Published online by Cambridge University Press: 10 December 2009
Introduction
We are exploring how primitives, small units of behavior, can speed up robot learning and enable robots to learn difficult dynamic tasks in reasonable amounts of time. In this chapter we describe work on learning from observation and learning from practice on air hockey and marble maze tasks. We discuss our research strategy, results, and open issues and challenges.

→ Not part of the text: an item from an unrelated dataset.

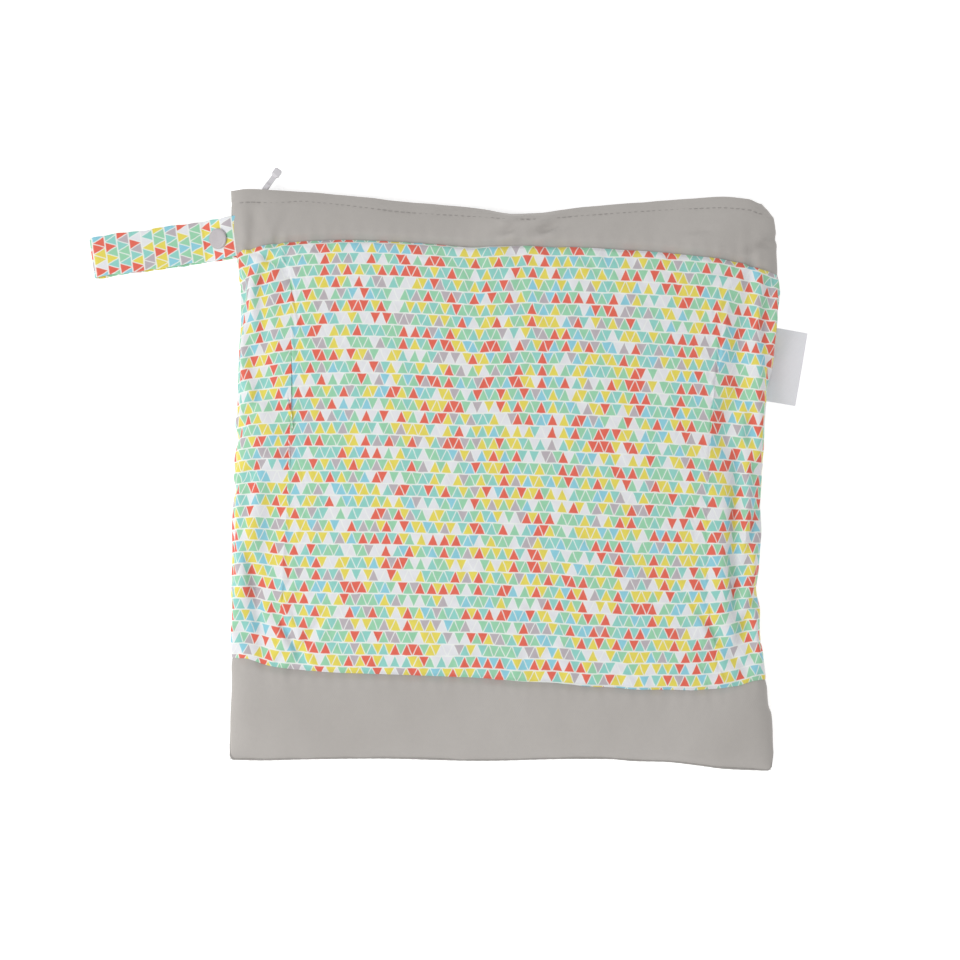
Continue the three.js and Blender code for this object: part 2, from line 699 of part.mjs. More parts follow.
// The pull in its own frame: X along the pull from the middle of its pin, Z along the pin.
function pullShape() {
  const pin = EYE_PIN / 2;
  const shaft = PULL_SHAFT / 2;
  const headStart = PULL_LENGTH - PULL_HEAD_LENGTH;
  const seenFromAbove = slab(mirrored([
    { u: -pin, v: pin / 2 },
    { u: -pin / 2, v: pin },
    { u: pin, v: pin },
    { u: PULL_SHOULDER, v: shaft },
    { u: headStart - PULL_TAPER, v: shaft },
    { u: headStart, v: PULL_HEAD / 2 },
    { u: PULL_LENGTH - PULL_CORNER, v: PULL_HEAD / 2 },
    { u: PULL_LENGTH, v: PULL_HEAD / 2 - PULL_CORNER },
  ]), PULL_EYE_WIDTH * 2);
  const eye = PULL_EYE_WIDTH / 2;
  const eyeEnd = pin + PULL_SLOT + pin;
  const seenFromSide = slab(mirrored([
    { u: -pin, v: eye },
    { u: eyeEnd, v: eye },
    { u: eyeEnd + PULL_TAPER, v: PULL_WAIST / 2 },
    { u: headStart - PULL_TAPER, v: PULL_WAIST / 2 },
    { u: headStart, v: eye },
    { u: PULL_LENGTH - PULL_CORNER, v: eye },
    { u: PULL_LENGTH, v: eye - PULL_CORNER },
  ]), PULL_HEAD * 2);
  seenFromSide.rotateX(Math.PI / 2);
  const slot = new THREE.BoxGeometry(PULL_SLOT, PULL_HEAD * 2, BRIDGE_WIDTH + 2 * GAP);
  slot.translate(pin + PULL_SLOT / 2, 0, 0);
  return toGeometry(toSolid(seenFromAbove).intersect(toSolid(seenFromSide)).subtract(toSolid(slot)));
}

// Slope of a curve at a place.
function slopeOf(curve, at) {
  const step = 0.1;
  return (curve(at + step) - curve(at - step)) / (2 * step);
}

// A strip folded back on itself. Its line leaves the seam at height `root`, and `fall` gives its share
// of the drop to `rest` along the way; the upper layer comes back to `upperEnd` from the seam.
function foldedStrip(strip) {
  const { width, thick, space, reach, root, rest, fall, upperEnd, steps } = strip;
  const height = (s) => lerp(root, rest, fall(s));
  const lower = (s) => new THREE.Vector2(s, height(s));
  const normal = (s) => new THREE.Vector2((root - rest) * slopeOf(fall, s), 1).normalize();
  const turn = (space + thick) / 2;
  const foldStart = reach - turn - thick / 2;
  const line = [];
  for (let i = 0; i <= steps; i += 1) {
    const s = lerp(GAP, foldStart, i / steps);
    line.push({ at: lower(s), face: normal(s) });
  }
  const centre = lower(foldStart).addScaledVector(normal(foldStart), turn);
  const down = normal(foldStart).angle() + Math.PI;
  for (let i = 1; i < TURN_SIDES; i += 1) {
    const angle = down + (Math.PI * i) / TURN_SIDES;
    const spoke = new THREE.Vector2(Math.cos(angle), Math.sin(angle));
    line.push({ at: centre.clone().addScaledVector(spoke, turn), face: spoke.clone().negate() });
  }
  for (let i = steps; i >= 0; i -= 1) {
    const s = lerp(upperEnd, foldStart, i / steps);
    line.push({ at: lower(s).addScaledVector(normal(s), 2 * turn), face: normal(s).negate() });
  }
  return bar(line.map(({ at, face }) => [
    { out: thick / 2, across: -width / 2 },
    { out: thick / 2, across: width / 2 },
    { out: -thick / 2, across: width / 2 },
    { out: -thick / 2, across: -width / 2 },
  ].map(({ out, across }) => {
    const p = at.clone().addScaledVector(face, out);
    return new THREE.Vector3(p.x, across, p.y);
  })));
}

// Where a strip of a width leaves a side seam, so that its whole root edge clears the seam.
function seamRoot(side, fromTop, width, turn) {
  const heading = new THREE.Vector2(Math.cos(turn), Math.sin(turn));
  const across = new THREE.Vector2(-heading.y, heading.x);
  const index = side < 0 ? 0 : COLUMNS.length - 1;
  const seamX = (y) => {
    const edge = topEdge(side * HALF_WIDTH);
    const downs = [edge - y, edge - BACK_TOP_INSET - y].map((run) => Math.max(run, 0) / BAG_LENGTH);
    return side * Math.max(...downs.map((down) => side * plainPoint(index, down).x));
  };
  const root = new THREE.Vector2(seamX(TOP_Y - fromTop), TOP_Y - fromTop);
  const places = [-0.5, -0.25, 0, 0.25, 0.5].map((share) => {
    const corner = root.clone().addScaledVector(across, share * width);
    return (seamX(corner.y) - corner.x) / heading.x;
  });
  return root.addScaledVector(heading, Math.max(...places));
}

// Where the strap leaves the left seam, and its line from there.
const STRAP_TURN = Math.PI + degToRad(STRAP_TILT);
const STRAP_DOWN = STRAP_FROM_TOP / BAG_LENGTH;
const STRAP_ROOT = seamHeight(-1, STRAP_DOWN) - GAP - STRAP_THICK / 2 - GAP;
const STRAP_REST = STRAP_THICK / 2;
const strapSeam = seamRoot(-1, STRAP_FROM_TOP, STRAP_WIDTH, STRAP_TURN);
// The slope grows over STRAP_EASE, stays even under the snap and dies out by STRAP_SLOPE.
function strapFall(s) {
  const whole = STRAP_SLOPE - STRAP_EASE;
  const run = clamp(s, 0, STRAP_SLOPE);
  const tail = STRAP_SLOPE - run;
  if (run < STRAP_EASE) {
    return (run * run) / (2 * STRAP_EASE * whole);
  }
  if (tail < STRAP_EASE) {
    return 1 - (tail * tail) / (2 * STRAP_EASE * whole);
  }
  return (run - STRAP_EASE / 2) / whole;
}
const strapShape = () => foldedStrip({
  width: STRAP_WIDTH,
  thick: STRAP_THICK,
  space: STRAP_SPACE,
  reach: STRAP_REACH,
  root: STRAP_ROOT,
  rest: STRAP_REST,
  fall: strapFall,
  upperEnd: STRAP_END,
  steps: STRAP_STEPS,
});

// Where the label leaves the right seam, and its line from there.
const LABEL_DOWN = LABEL_FROM_TOP / BAG_LENGTH;
const labelPile = 2 * LABEL_THICK + LABEL_SPACE;
const LABEL_ROOT = seamHeight(1, LABEL_DOWN) - 2 * GAP - labelPile + LABEL_THICK / 2;
const labelShape = () => foldedStrip({
  width: LABEL_WIDTH,
  thick: LABEL_THICK,
  space: LABEL_SPACE,
  reach: LABEL_REACH,
  root: LABEL_ROOT,
  rest: LABEL_ROOT - LABEL_DROOP,
  fall: (s) => (clamp(s, 0, LABEL_REACH) / LABEL_REACH) ** 2,
  upperEnd: GAP,
  steps: LABEL_STEPS,
});

// The snap's pieces as turned sections, with heights from the middle of the strap's lower layer.
function turned(section) {
  const points = section.map((p) => new THREE.Vector2(p.radius, p.height));
  const geometry = new THREE.LatheGeometry(points, ROUND_SIDES);
  return geometry.rotateX(Math.PI / 2);
}
const LOWER_TOP = STRAP_THICK / 2;
const UPPER_UNDER = LOWER_TOP + STRAP_SPACE;
const UPPER_TOP = UPPER_UNDER + STRAP_THICK;
const CAP_DOME = [
  { out: 0, up: 0 },
  { out: 0.95, up: 0 },
  { out: 1, up: 0.25 },
  { out: 0.96, up: 0.6 },
  { out: 0.8, up: 0.85 },
  { out: 0.4, up: 1 },
  { out: 0, up: 1 },
];
const capSection = (seat) => CAP_DOME.map(({ out, up }) => (
  { radius: (out * CAP_DIAMETER) / 2, height: seat + up * CAP_HEIGHT }
));
function socketSection() {
  const top = UPPER_UNDER - GAP;
  const radius = SOCKET_DIAMETER / 2;
  return [
    { radius: SOCKET_BORE / 2, height: top - SOCKET_HEIGHT },
    { radius: radius - SOCKET_CORNER, height: top - SOCKET_HEIGHT },
    { radius, height: top - SOCKET_HEIGHT + SOCKET_CORNER },
    { radius, height: top },
    { radius: SOCKET_BORE / 2, height: top },
    { radius: SOCKET_BORE / 2, height: top - SOCKET_HEIGHT },
  ];
}
function studSection() {
  const seat = LOWER_TOP + GAP;
  const neck = seat + STUD_FLANGE;
  const tip = neck + STUD_KNOB;
  const flange = SOCKET_DIAMETER / 2;
  const knob = SOCKET_BORE / 2 - GAP;
  return [
    { radius: 0, height: seat },
    { radius: flange, height: seat },
    { radius: flange - STUD_EDGE, height: neck },
    { radius: knob - STUD_EDGE, height: neck },
    { radius: knob, height: tip - 2 * STUD_EDGE },
    { radius: knob - 2 * STUD_EDGE, height: tip },
    { radius: 0, height: tip },
  ];
}

const cloth = (colour) => new THREE.MeshStandardMaterial({ color: colour, roughness: 0.85, metalness: 0 });
const plastic = (colour) => new THREE.MeshStandardMaterial({ color: colour, roughness: 0.35, metalness: 0 });
const greyCloth = cloth(0xb2aeaa);
const printCloth = cloth(0xa9d9c6);
const ribbon = cloth(0xf2f2f0);
const tapeCloth = cloth(0xa9a6a3);
const coilNylon = plastic(0xb4b1ad);
const pullEnamel = plastic(0xd9d7d8);
const snapPlastic = plastic(0xb9b4b6);

function piece(name, geometry, material) {
  const mesh = new THREE.Mesh(geometry, material);
  mesh.name = name;
  return mesh;
}

const bag = new THREE.Group();
bag.add(piece('front_top_band', topBandShape(), greyCloth));
bag.add(piece('print_panel', printShape(), printCloth));
bag.add(piece('front_bottom_band', bottomBandShape(), greyCloth));
bag.add(piece('back_panel', backShape(), greyCloth));
bag.add(piece('zip_tape_front', tapeShape(true), tapeCloth));
bag.add(piece('zip_tape_back', tapeShape(false), tapeCloth));
bag.add(piece('zip_coil', coilShape(), coilNylon));

// The slider sits on the coil and is turned along the zip edge; the pull swings on its bridge.
const sliderX = outline(-1, 0) + SLIDER_FROM_LEFT;
const slider = new THREE.Group();
slider.position.set(sliderX, coilDepthIn(sliderX), zipMiddle(sliderX));
slider.rotation.z = Math.atan2(topEdge(sliderX + 1) - topEdge(sliderX - 1), 2);
slider.add(piece('zip_slider', sliderShape(), pullEnamel));
const pull = piece('zip_pull', pullShape(), pullEnamel);
pull.position.y = PIVOT_OUT;
pull.rotation.z = degToRad(PULL_ANGLE);
slider.add(pull);
bag.add(slider);

// The strap runs out to the left from its seam and carries the snap.
const strap = new THREE.Group();
strap.position.set(strapSeam.x, strapSeam.y, 0);
strap.rotation.z = STRAP_TURN;
strap.add(piece('strap', strapShape(), printCloth));
const snap = new THREE.Group();
snap.position.set(SNAP_AT, 0, lerp(STRAP_ROOT, STRAP_REST, strapFall(SNAP_AT)));
snap.rotation.y = Math.atan(slopeOf(strapFall, SNAP_AT) * (STRAP_ROOT - STRAP_REST));
snap.add(piece('snap_cap', turned(capSection(UPPER_TOP + GAP)), snapPlastic));
snap.add(piece('snap_socket', turned(socketSection()), snapPlastic));
snap.add(piece('snap_stud', turned(studSection()), snapPlastic));
snap.add(piece('snap_back', turned(capSection(LOWER_TOP + GAP)).rotateX(Math.PI), snapPlastic));
strap.add(snap);
bag.add(strap);

// The label runs out to the right from its seam.
const label = new THREE.Group();
const labelSeam = seamRoot(1, LABEL_FROM_TOP, LABEL_WIDTH, degToRad(LABEL_TILT));
label.position.set(labelSeam.x, labelSeam.y, 0);
label.rotation.z = degToRad(LABEL_TILT);
label.add(piece('side_label', labelShape(), ribbon));
bag.add(label);

export default bag;
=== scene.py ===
"""A cloth wet bag lying on its back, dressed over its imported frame.

The bag is a puffed pouch: two plain bands and a printed panel make its front, a plain back rests on
the floor, a zip closes the top, a folded printed strap leaves the left seam under a snap and a blank
ribbon label leaves the right seam. Lengths are metres. +X runs across the bag, +Y towards the zip and
+Z up out of the front.
"""

import logging
import math
from collections.abc import Callable, Iterator, Sequence
from contextlib import contextmanager
from dataclasses import dataclass
from enum import Enum

import bmesh
import bpy
import numpy as np
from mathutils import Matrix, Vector


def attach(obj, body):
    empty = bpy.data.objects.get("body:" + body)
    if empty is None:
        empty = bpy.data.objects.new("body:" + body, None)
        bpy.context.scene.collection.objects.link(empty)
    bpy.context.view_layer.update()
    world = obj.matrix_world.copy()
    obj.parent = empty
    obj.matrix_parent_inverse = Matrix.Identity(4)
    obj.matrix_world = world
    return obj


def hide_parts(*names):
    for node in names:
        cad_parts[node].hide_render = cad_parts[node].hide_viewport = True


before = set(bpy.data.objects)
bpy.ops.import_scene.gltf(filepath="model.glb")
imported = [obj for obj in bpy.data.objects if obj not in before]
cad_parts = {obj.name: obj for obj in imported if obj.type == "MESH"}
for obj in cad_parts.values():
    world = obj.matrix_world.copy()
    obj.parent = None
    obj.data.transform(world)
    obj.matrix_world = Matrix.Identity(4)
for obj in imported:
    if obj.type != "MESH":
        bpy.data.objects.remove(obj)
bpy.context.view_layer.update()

Array = np.ndarray
Piece = bpy.types.Object
Material = bpy.types.Material
Socket = bpy.types.NodeSocket
log = logging.getLogger("wet_bag")


class Body(Enum):
    """The rigid bodies that pieces ride on."""

    BAG = "bag"
    PULL = "pull"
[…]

Primitives are units of behavior above the level of motor or muscle commands. There have been many proposals for such units of behavior in neuroscience, psychology, robotics, artificial intelligence and machine learning (Arkin, 1998; Schmidt, 1988; Schmidt, 1975; Russell and Norvig, 1995; Barto and Mahadevan, 2003). There is a great deal of evidence that biological systems have units of behavior above the level of activating individual motor neurons, and that the organization of the brain reflects those units of behavior (Loeb, 1989). We know that in human eye movement, for example, there are only a few types of movements including saccades, smooth pursuit, vestibular ocular reflex (VOR), optokinetic nystagmus (OKN) and vergence, that general eye movements are generated as sequences of these behavioral units, and that there are distinct brain regions dedicated to generating and controlling each type of eye movement (Carpenter, 1988). We know that there are discrete locomotion patterns, or gaits, for animals with legs (McMahon, 1984). Whether there are corresponding units of behavior for upper limb movement in humans and other primates is not yet clear.